Zum anderen sei mal bitte der Mythos EBV nochmal betrachtet. Will sich hier jemand ernsthaft einreden, dass ein unterdurchschnittlicher Amateur, dessen Photographien unter seinen eher schlechten Kenntnissen der Materie leiden, mittels EBV dann alles rettet? Selbst CS2 ist keine Wunderwaffe und will mit Augenmaß und Fähigkeit bedient sein. Es gibt zwar den den einen oder anderen "Fix und Fertig"-Filter, aber die Ergebnissen sind ehrlicherweise eher zweifelhaft.

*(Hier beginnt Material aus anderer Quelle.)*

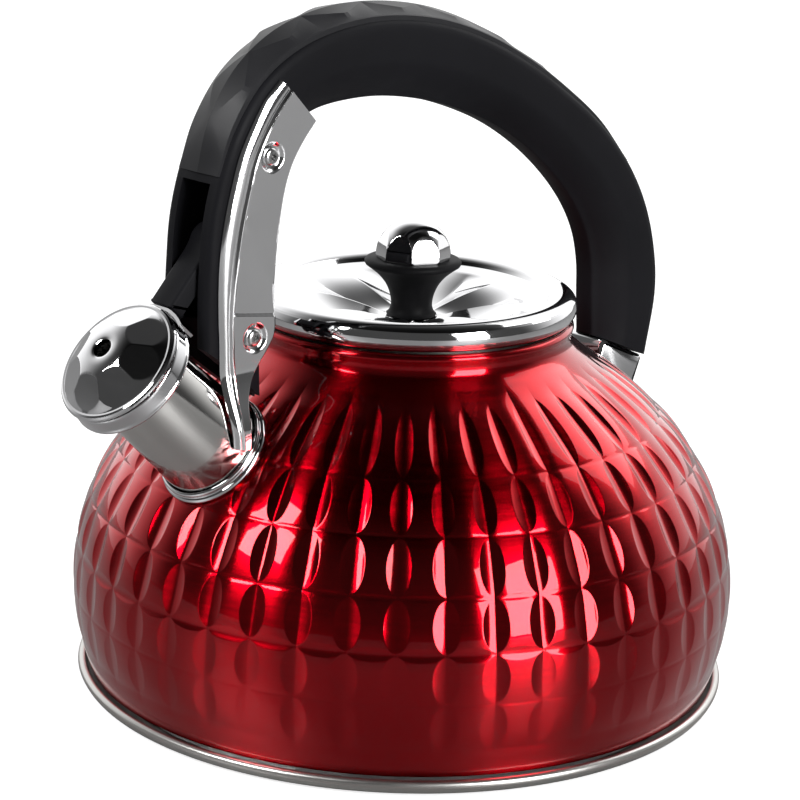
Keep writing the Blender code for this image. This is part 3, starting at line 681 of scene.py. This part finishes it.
def build_crown():
    """Inlay over the arch: a chain of diamonds along its crest, with facets falling away to both edges."""
    stations = np.array(HANDLE_STATIONS[CROWN_FIRST:CROWN_FIRST + len(CROWN_PROUD)])
    fine = smooth_line(np.column_stack([stations, CROWN_PROUD]), 12)
    along = np.concatenate([[0], np.cumsum(np.hypot(*np.diff(fine[:, :2], axis=0).T))])
    joints = np.array(CROWN_JOINTS)
    inside = joints[(joints > 0) & (joints < along[-1])]
    places = np.unique(np.concatenate([np.linspace(0, along[-1], 150), inside]))
    rows = []
    for place in places:
        values = [float(np.interp(place, along, column)) for column in fine.T]
        out_x, out_z, in_x, in_z, _, proud = values
        out = Vector((out_x - in_x, out_z - in_z)).normalized()
        k = int(np.searchsorted(joints, place, "right")) - 1
        share = (place - joints[k]) / (joints[k + 1] - joints[k])
        half = max(DIAMOND_HALF * (1 - abs(2 * share - 1)) ** 0.8, 0.12)
        crest, edge = proud, 0.1 + 0.3 * proud
        brow = crest - ROOF_SLOPE * half * min(proud / 3.0, 1.0)
        lip = CROWN_HALF - 0.35
        near = [(CROWN_HALF, -0.7), (CROWN_HALF, edge - 0.35), (lip, edge)]
        near += [(lip + (half - lip) * t, edge + (brow - edge) * t) for t in (0.25, 0.5, 0.75, 1.0)]
        near.append((half * 0.5, (crest + brow) / 2))
        profile = [(-y, h) for y, h in near] + [(0.0, crest)] + near[::-1]
        rows.append([(out_x + out.x * h, y, out_z + out.y * h) for y, h in profile])
    crown = new_object("handle_inlay", grid_mesh(rows, caps=True), CROWN_GRIP, 5.0)
    piece(crown, BODY, ["handle_crown"])


def cheek_height(t, ridge, x, z):
    """Outer surface of a side plate, in mm above its inner face, at share t of the way to the rear."""
    crest = CHEEK_T - 0.1
    if t < ridge:
        share = t / ridge
        roll = 0.3 + (crest - 0.9) * math.sin(min(share / 0.62, 1.0) * math.pi / 2) ** 0.8
        height = roll - 0.22 * float(ease((share - 0.62) / 0.18)) + 0.92 * float(ease((share - 0.8) / 0.2))
    else:
        height = crest - 0.12 * float(ease((t - ridge) / 0.03)) - 0.5 * float(ease((t - 0.95) / 0.05)) ** 2
    if t > ridge + 0.02:
        height -= leaf_depth(x, z)
    for sx, sz in CHEEK_SCREWS.values():
        height -= SEAT_DEPTH * float(ease((SEAT_REACH - math.hypot(x - sx, z - sz)) / SEAT_EDGE))
    return height


def leaf_depth(x, z):
    """The two shallow facets between the screws: one falls to a slanting crease, the other rises from it."""
    brow = LEAF_BROW[1] + 4.6 * float(ease((x - LEAF_BROW[0]) / 9.0))
    crease = LEAF_TOP[1] + (x - LEAF_TOP[0]) * (LEAF_REAR[1] - LEAF_TOP[1]) / (LEAF_REAR[0] - LEAF_TOP[0])
    foot = LEAF_FOOT - 0.15 * (x + 87.6)
    if z > brow:
        return 0.0
    if z > crease:
        return LEAF_DEPTH * (brow - z) / max(brow - crease, 1.0)
    rise = 0.3 + 0.65 * max(z - foot, 0.0) / max(crease - foot, 1.0)
    return rise * float(ease((z - foot + 0.9) / 0.9))


def splay(y, z):
    t = min(max((SPLAY_TOP - z) / (SPLAY_TOP - SPLAY_FOOT), 0.0), 1.0)
    return y + (CHEEK_SPLAY - CHEEK_IN) * t * t * (3 - 2 * t)


def build_cheek(label, side):
    stations = smooth_line(CHEEK_STATIONS, 18)
    rows = []
    for fx, fz, rx, rz, ridge in stations:
        front = [ridge * k / 16 for k in range(16)]
        rear = [ridge + (1 - ridge) * (k / 46) for k in range(47)]
        outer, inner = [], []
        for t in front + rear:
            x, z = fx + (rx - fx) * t, fz + (rz - fz) * t
            outer.append((x, side * splay(CHEEK_IN + cheek_height(t, ridge, x, z), z), z))
            inner.append((x, side * splay(CHEEK_IN, z), z))
        rows.append(outer + inner[::-1])
    cheek = new_object("cheek_plate_" + label, grid_mesh(rows, caps=True), CHEEK_METAL, 28.0)
    piece(cheek, BODY, ["cheek_" + label])
    for end, (x, z) in CHEEK_SCREWS.items():
        build_screw(label + "_" + end, x, side * (CHEEK_IN + CHEEK_T - 1.45), z, side)


def build_screw(label, x, y, z, side):
    """A button-head screw with a six-point socket."""
    outline = [
        (0.0, -4.0), (1.3, -4.0), (1.3, 0.0), (3.0, 0.0), (3.0, 0.5), (2.6, 1.15), (1.9, 1.5), (0.0, 1.6),
    ]
    corners = [0, 0, 0, 0.1, 0.4, 0.5, 0.3, 0]
    turn = Matrix.Rotation(-side * math.radians(90.0), 4, "X")
    place = Matrix.Translation((x, y, z)) @ turn
    screw = lathe("cheek_bolt_" + label, rounded(outline, corners, 3), BOLT_STEEL, 48, place)
    points = []
    for k in range(24):
        a = math.tau * k / 24
        r = 1.15 + 0.28 * math.cos(6 * a)
        points.append((r * math.cos(a), r * math.sin(a)))
    rows = [[(px, py, h) for px, py in points] for h in (0.5, 2.2)]
    bm = grid_mesh(rows, caps=True)
    bmesh.ops.transform(bm, matrix=place, verts=bm.verts)
    boolean(screw, new_object("cutter", bm, None))
    screw.data.shade_smooth()
    screw.data.set_sharp_from_angle(angle=math.radians(35))
    piece(screw, BODY, ["cheek_screw_" + label])


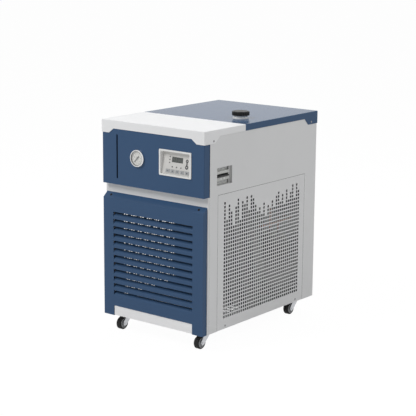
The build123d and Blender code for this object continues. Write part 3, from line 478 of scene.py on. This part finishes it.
family_finishes = {
    "key_": key_plastic,
    "castor_fork": zinc,
    "castor_rim": rim_plastic,
    "castor_tyre": tyre_rubber,
}


def dress_nodes():
    """Give every carried-over node its finish; sheet sides not listed are pale grey."""
    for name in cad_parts:
        finish = node_finishes.get(name, grey_paint)
        for start, family_finish in family_finishes.items():
            if name.startswith(start):
                finish = family_finish
        mesh = bpy.data.objects[name].data
        mesh.materials.clear()
        mesh.materials.append(finish)


# Helpers for new pieces
def linked(name, data):
    """An object at the origin, in the scene."""
    thing = bpy.data.objects.new(name, data)
    bpy.context.scene.collection.objects.link(thing)
    return thing


def meshed(name, shape):
    """A mesh from a bmesh, which is used up."""
    mesh = bpy.data.meshes.new(name)
    shape.to_mesh(mesh)
    shape.free()
    return mesh


def finished(name, shape, material, body, smooth=False):
    """Turn a bmesh into an object at the origin that rides on a body."""
    bmesh.ops.recalc_face_normals(shape, faces=shape.faces)
    mesh = meshed(name, shape)
    mesh.materials.append(material)
    for polygon in mesh.polygons:
        polygon.use_smooth = smooth
    thing = linked(name, mesh)
    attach(thing, body)
    return thing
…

Und meine Güte, natürlich gibt es Leute die mit einer DSLR nicht so gut umgehen können und bei denen auch Photoshop nur noch marginal etwas herausreisst. Aber was soll es denn? Wen juckt es? Schmälert es unserer Arbeiten? Schmälert es den Ruf der Photographie an sich, als das hier eine "Hexenjagd" (übertrieben) stattfinden muss? Eine Definition des Guten und des Schlechten?
Rudi sagt, er will sich vergleichen. Vergleiche wären wichtig für qualitative Maßstäbe und Berwertungen. Natürlich, Recht hast Du, Rudi. Aber ich habe da meine ganz eigene Sicht auf jene Menschen, die sich nach "oben" vergleichen und jene, die eher den Vergleich "nach unten" anstreben. Bitte, danke, gern geschehen!
Tut mir leid, aber ich sehe da überhaupt keinen Sinn. Und wenn ich mir die Flops der Pressephotographie der letzten dreissig und mehr Jahre ansehe, wird der Sinn immer geringer.